Tambores de Xangô


Novembro de Todas as Cores

Rachel Rocha
(É professora de Antropologia
e pesquisadora da cultura afro-alagoana)

Maceió decide mostrar sua face negra em grande estilo. Subsumidas por séculos de preconceito racial e cultural - quando se trata das manifestações negras - comunidades representantes dessa rica tradição alagoana realizam nos dias 18 e 19 de novembro, no emblemático bairro de Jaraguá, uma grande comemoração numa clara demonstração de altivez e de reverência a uma tradição que é responsável pelo legado cultural presente em muitas das referências locais. O evento é uma realização da rede Articulação pela Cultura Popular e Afro-Alagoana e conta com o apoio do BNB e da Secretaria de Estado da Cultura de Alagoas.

A ideia, que partiu da comunidade negra Filhos de Axé Sociedade Afro-Cultura Palácio de Airá, que tem à frente o líder religioso babalorixá Elias de Airá, realizará no dia 18/11 (próxima sexta-feira), a cerimônia de coroação do Rei Doté Elias e da Rainha Lucineide, do Maracatu de Nação A Corte de Airá. A solenidade está marcada para as 9h00 na igreja Nossa Senhora Mãe do Povo, em Jaraguá.

A escolha não poderia ter sido mais feliz, uma vez que nesse mesmo bairro, na rua atrás da referida igreja, estava localizado um dos mais afamados terreiros de Maceió no começo do século XX, o de Mestre Felix, destruído, como muitos outros, em fevereiro de 1912, no episódio que ficou conhecido como “Quebra quebra dos terreiros” e que pôs fim a esta e a outras dezenas de casas religiosas afro-brasileiras na capital e no interior de Alagoas.

A brutal ação, demonstração da intolerância para com as práticas religiosas afro-brasileiras na Maceió provinciana de há um século, trouxe serias consequências à vivência e à visibilidade da religiosidade de matriz negra, resultando, entre outras, no que alguns, como Gonçalves Fernandes (Sincretismo Religioso no Brasil, 1941), identificou como uma nova modalidade de culto, batizado então de “xangô rezado baixo” que, na prática, refletia a intimidação de um candomblé que passava a ser realizado não mais com atabaques, mas com palmas.
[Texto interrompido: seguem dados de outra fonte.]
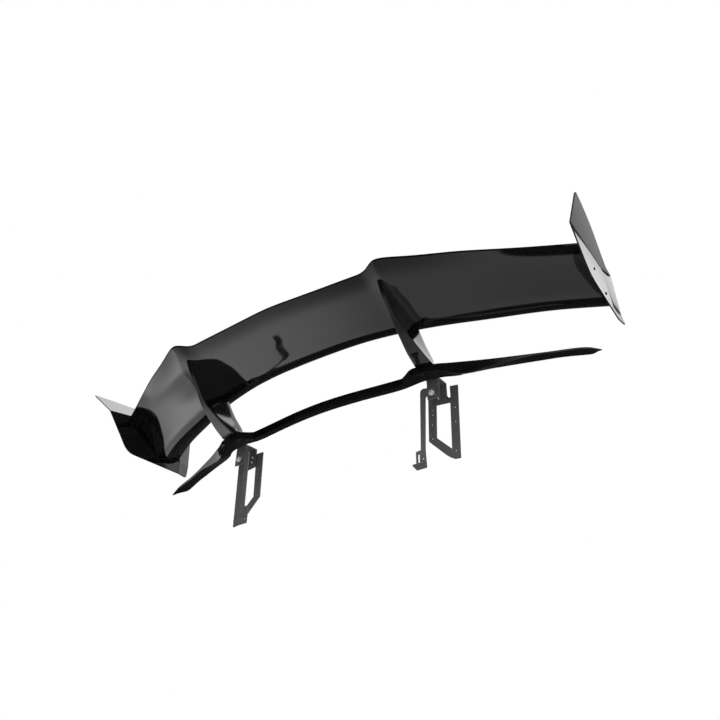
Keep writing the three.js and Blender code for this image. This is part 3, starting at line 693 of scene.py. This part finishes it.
def softbox(name, place, aim, size, radiance):
    """A rectangular soft light that shows in reflections with this brightness."""
    data = bpy.data.lights.new(name, "AREA")
    data.shape = "RECTANGLE"
    data.size, data.size_y = size
    data.energy = radiance * math.pi * size[0] * size[1]
    light = bpy.data.objects.new(name, data)
    light.location = place
    light.rotation_euler = (Vector(aim) - Vector(place)).to_track_quat("-Z", "Y").to_euler()
    light.visible_camera = False
    bpy.context.scene.collection.objects.link(light)


def white_surroundings(stage):
    """White to the eye and to matt surfaces.

    Gloss mirrors a dark room with a soft strip light underneath.
    """
    world = bpy.data.worlds.new("White surroundings")
    world.use_nodes = True
    tree = world.node_tree
    seen = add(tree, "ShaderNodeLightPath")
    way = add(tree, "ShaderNodeTexCoord").outputs["Generated"]
    across, ahead, up = add(tree, "ShaderNodeSeparateXYZ", {"Vector": way}).outputs
    strip = 1.0
    # a direction, where the strip starts and stops easing along it, and its brightness there: from
    # back to front, at the front edge, at the top edge, and from the right end to the left
    for direction, start, end, low, high in (
            (ahead, -0.45, 0.25, 0.4, 1.0),
            (ahead, 0.34, 0.28, 0.0, 1.0),
            (up, -0.25, -0.55, 0.0, 1.0),
            (across, -0.15, -0.5, stage.strip_right, stage.strip_left)):
        eased = add(tree, "ShaderNodeMapRange", {
            "Value": direction, "From Min": start, "From Max": end, "To Min": low, "To Max": high,
        }, interpolation_type="SMOOTHSTEP").outputs["Result"]
        strip = add(tree, "ShaderNodeMath", {0: strip, 1: eased}, operation="MULTIPLY").outputs[0]
    mirrored_room = add(tree, "ShaderNodeMath", {0: strip, 1: stage.shade}, operation="ADD").outputs[0]
    plain = add(tree, "ShaderNodeMath",
                {0: seen.outputs["Is Camera Ray"], 1: seen.outputs["Is Diffuse Ray"]},
                operation="MAXIMUM").outputs[0]
    strength = add(tree, "ShaderNodeMapRange", {
        "Value": plain, "To Min": mirrored_room, "To Max": stage.backdrop}).outputs["Result"]
    background = tree.nodes["Background"]
    background.inputs["Color"].default_value = (1, 1, 1, 1)
    tree.links.new(strength, background.inputs["Strength"])
    return world


class REARWING_OT_stage(bpy.types.Operator):
    """Lay the pale floor and set the soft lights"""
    bl_idname = "rear_wing.stage"
    bl_label = "Build Stage"

    def execute(self, context):
        stage = context.scene.rear_wing_stage
        bm = bmesh.new()
        bmesh.ops.create_circle(bm, cap_ends=True, segments=FLOOR_SIDES, radius=stage.floor_radius)
        bmesh.ops.translate(bm, verts=bm.verts, vec=(0, 0, stage.floor_drop))
        floor = new_object("floor", bm)
        material, tree = shader_tree("matt_floor_paint", {"Roughness": 0.9})
        vary(tree, stage.floor_colour, 0.97, grain(tree, 40.0))
        floor.data.materials.append(material)
        floor.visible_glossy = False
        context.scene.world = white_surroundings(stage)
        context.scene.view_settings.view_transform = "Standard"
        for box in SOFTBOXES:
            softbox(*box)
        return {"FINISHED"}


class REARWING_OT_wing(bpy.types.Operator):
    """Build the swept wing shell"""
    bl_idname = "rear_wing.wing"
    bl_label = "Build Wing Shell"

    def execute(self, context):
        stations = [-x for x in reversed(WING_STATIONS[1:])] + WING_STATIONS
        tail = len(SECTION) - 1
        wing = lofted("wing_shell", [wing_loop(x) for x in stations], {tail: 1.0, tail + 1: 1.0},
                      context.scene.rear_wing_sizes.smoothness)
        settle(wing, "gloss_black_shell", "wing_upper_skin", "wing_lower_skin")
        return {"FINISHED"}


class REARWING_OT_end_plates(bpy.types.Operator):
    """Build the creased end plates"""
    bl_idname = "rear_wing.end_plates"
    bl_label = "Build End Plates"

    def execute(self, context):
        for node in both_sides("end_plate"):
            plate = refined(node + "_panel", [node], context.scene.rear_wing_sizes.plate_edge,
                            segments=3, fold=24)
            settle(plate, "gloss_black_shell", node)
        return {"FINISHED"}


class REARWING_OT_uprights(bpy.types.Operator):
    """Build the hollow uprights up to the underside of the wing"""
    bl_idname = "rear_wing.uprights"
    bl_label = "Build Uprights"

    def execute(self, context):
        wing = bpy.data.objects["wing_shell"]
        loops = [upright_loop(row) for row in UPRIGHT_SECTIONS]
        for side in SIDES:
            cage = loops if side == "right" else mirrored(loops)
            upright = lofted(f"{side}_upright_shell", cage, UPRIGHT_CREASES,
                             context.scene.rear_wing_sizes.smoothness)
            trim = upright.modifiers.new("Trim", "BOOLEAN")
            trim.operation = "DIFFERENCE"
            trim.solver = "EXACT"
            trim.object = wing
            flat_mesh(upright)
            keep_lowest_piece(upright)
            shade(upright)
            settle(upright, "gloss_black_shell", f"{side}_upright")
        return {"FINISHED"}


class REARWING_OT_base(bpy.types.Operator):
    """Build the bridge and the two lips of the base"""
    bl_idname = "rear_wing.base"
    bl_label = "Build Base"

    def execute(self, context):
        levels = context.scene.rear_wing_sizes.smoothness
        middle = [row for row in BASE_SECTIONS if row[0] <= BASE_SPLIT]
        both = [(-row[0], *row[1:]) for row in reversed(middle[1:])] + middle
        bridge = lofted("base_bridge_shell", [base_loop(row) for row in both], BASE_CREASES, levels)
        settle(bridge, "gloss_black_shell", "base_bridge")
        outer = [(max(row[0], BASE_SPLIT + PART_LINE), *row[1:])
                 for row in BASE_SECTIONS if row[0] >= BASE_SPLIT]
        loops = [base_loop(row) for row in outer]
        for side in SIDES:
            cage = loops if side == "right" else mirrored(loops)
            lip = lofted(f"{side}_base_lip_shell", cage, BASE_CREASES, levels)
            settle(lip, "gloss_black_shell", f"{side}_base_lip")
        return {"FINISHED"}


class REARWING_OT_brackets(bpy.types.Operator):
    """Build the folded channels, the windowed frames and the swinging stays"""
    bl_idname = "rear_wing.brackets"
    bl_label = "Build Brackets"

    def execute(self, context):
        edge = context.scene.rear_wing_sizes.sheet_edge
        for node in both_sides("bracket_channel", "bracket_frame", "stay"):
            body = f"{node}_arm" if node.endswith("_stay") else BODY
            sheet = refined(node + "_sheet", [node], edge)
            settle(sheet, "satin_bracket_steel", node, body=body)
        return {"FINISHED"}


class REARWING_OT_fasteners(bpy.types.Operator):
    """Set the bolts, screws, nuts and washers"""
    bl_idname = "rear_wing.fasteners"
    bl_label = "Set Fasteners"

    def execute(self, context):
        sizes = context.scene.rear_wing_sizes
        pivot_seats = {node: -PIVOT_AXIS for node in both_sides("pivot_bolt")}
        bolts("pivot_bolts", pivot_seats, "zinc_fasteners", **PIVOT_BOLT)
        frame_seats = {node: PIVOT_AXIS for node in both_sides("frame_bolt_1", "frame_bolt_2")}
        bolts("frame_bolts", frame_seats, "zinc_fasteners", sizes.bolt_head, **FRAME_BOLT)
        foot_seats = {node: UP for node in both_sides("foot_bolt_1", "foot_bolt_2")}
        low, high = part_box("right_foot_bolt_1")
        bolts("foot_bolts", foot_seats, "zinc_fasteners", sizes.bolt_head,
              shank_length=high.z - low.z - FOOT_HEAD_AND_GAP, **FOOT_BOLT)
        inboard = {"right": -ACROSS, "left": ACROSS}
        upright_seats = {f"{side}_upright_screw_{i}": inboard[side] for i in (1, 2) for side in SIDES}
        bolts("upright_screws", upright_seats, "zinc_fasteners", sizes.screw_head, **UPRIGHT_SCREW)
        plate_seats = {f"{side}_end_plate_screw_{i}": -inboard[side] for i in (1, 2) for side in SIDES}
        bolts("end_plate_screws", plate_seats, "black_screws", sizes.screw_head, **PLATE_SCREW)
        for name in ("pivot_washer", "pivot_nut"):
            nodes = both_sides(name)
            settle(refined(name + "_pair", nodes, sizes.sheet_edge), "zinc_fasteners", *nodes)
        return {"FINISHED"}


class REARWING_OT_inner_parts(bpy.types.Operator):
    """Dress the inner structure that the shells hide"""
    bl_idname = "rear_wing.inner_parts"
    bl_label = "Dress Inner Parts"

    def execute(self, context):
        for row in frame["record"]["subparts"]:
            packed = frame["nodes"][row["node"]]
            if not packed.hide_render:
                packed.data.materials.clear()
                packed.data.materials.append(finish(row["material_slot"]))
        return {"FINISHED"}


OPERATORS = (
    REARWING_OT_camera,
    REARWING_OT_stage,
    REARWING_OT_wing,
    REARWING_OT_end_plates,
    REARWING_OT_uprights,
    REARWING_OT_base,
    REARWING_OT_brackets,
    REARWING_OT_fasteners,
    REARWING_OT_inner_parts,
)


class REARWING_PT_panel(bpy.types.Panel):
    """Steps that build the rear wing"""
    bl_label = "Rear Wing"
    bl_space_type = "VIEW_3D"
    bl_region_type = "UI"
    bl_category = "Rear Wing"

    def draw(self, context):
        for operator in OPERATORS:
            self.layout.operator(operator.bl_idname)
        for settings in (context.scene.rear_wing_sizes, context.scene.rear_wing_colours,
                         context.scene.rear_wing_stage):
            for name in type(settings).__annotations__:
                self.layout.prop(settings, name)


CLASSES = (RearWingSizes, RearWingColours, RearWingStage, *OPERATORS, REARWING_PT_panel)


def register():
    for cls in CLASSES:
        bpy.utils.register_class(cls)
    bpy.types.Scene.rear_wing_sizes = bpy.props.PointerProperty(type=RearWingSizes)
    bpy.types.Scene.rear_wing_colours = bpy.props.PointerProperty(type=RearWingColours)
    bpy.types.Scene.rear_wing_stage = bpy.props.PointerProperty(type=RearWingStage)


def unregister():
    del bpy.types.Scene.rear_wing_stage
    del bpy.types.Scene.rear_wing_colours
    del bpy.types.Scene.rear_wing_sizes
    for cls in reversed(CLASSES):
        bpy.utils.unregister_class(cls)


def main():
    register()
    bpy.ops.rear_wing.camera()
    bpy.ops.rear_wing.stage()
    bpy.ops.rear_wing.wing()
    bpy.ops.rear_wing.end_plates()
    bpy.ops.rear_wing.uprights()
    bpy.ops.rear_wing.base()
    bpy.ops.rear_wing.brackets()
    bpy.ops.rear_wing.fasteners()
    bpy.ops.rear_wing.inner_parts()


if __name__ == "__main__":
    main()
Para relembrar e denunciar práticas intimidatórias contra os afro-brasileiros, ainda hoje presentes na Maceió contemporânea, as comemorações continuam no dia 19/11 (sábado), na praça Dois Leões (Jaraguá), com a realização de outra cerimônia, esta batizada de “Tambores de Xangô Rezado Baixo” que, desta feita, rezarão alto e em bom som, proclamando a necessária liberdade de cultos oriundos de negros escravizados e que se constituem em referências fundantes da cultura alagoana.

Essas manifestações, de rara beleza, solidariedade e sabedoria são motivo de orgulho para todos os alagoanos que terão a oportunidade de assistir a várias apresentações de maracatus, manifestações que existiam na Maceió do século XIX e começo do século XX e que depois desapareceram por conta do preconceito, mas que agora retornam, como indica a programação abaixo:


18h00 –abertura com as autoridades;
18h30 – cerimônia “Tambores de Xangô Rezado Baixo”, part. de yalorixás de Alagoas;
19h00- Maracatu Mirim  (Ponto de Cultura AMAJAR)
19h30- Maracatu Baque Alagoano;
20h00- Maracatu Raiz da Tradição;
20h30-Afoxé Oju Omin Omorewá;
21h00- Arê Iorubá (Núcleo Cultural da Zona Sul);
21h30- Maracatu Coroa Imperial;
22h00 – Malungos do Ilê;
22h30 – Maracatu Axé Zumbi  (Núcleo Cultural da Zona Sul);
23h00 – Maracatu Nação A Corte de Airá;
23h30 – Encerramento com Coletivo AfroCaeté.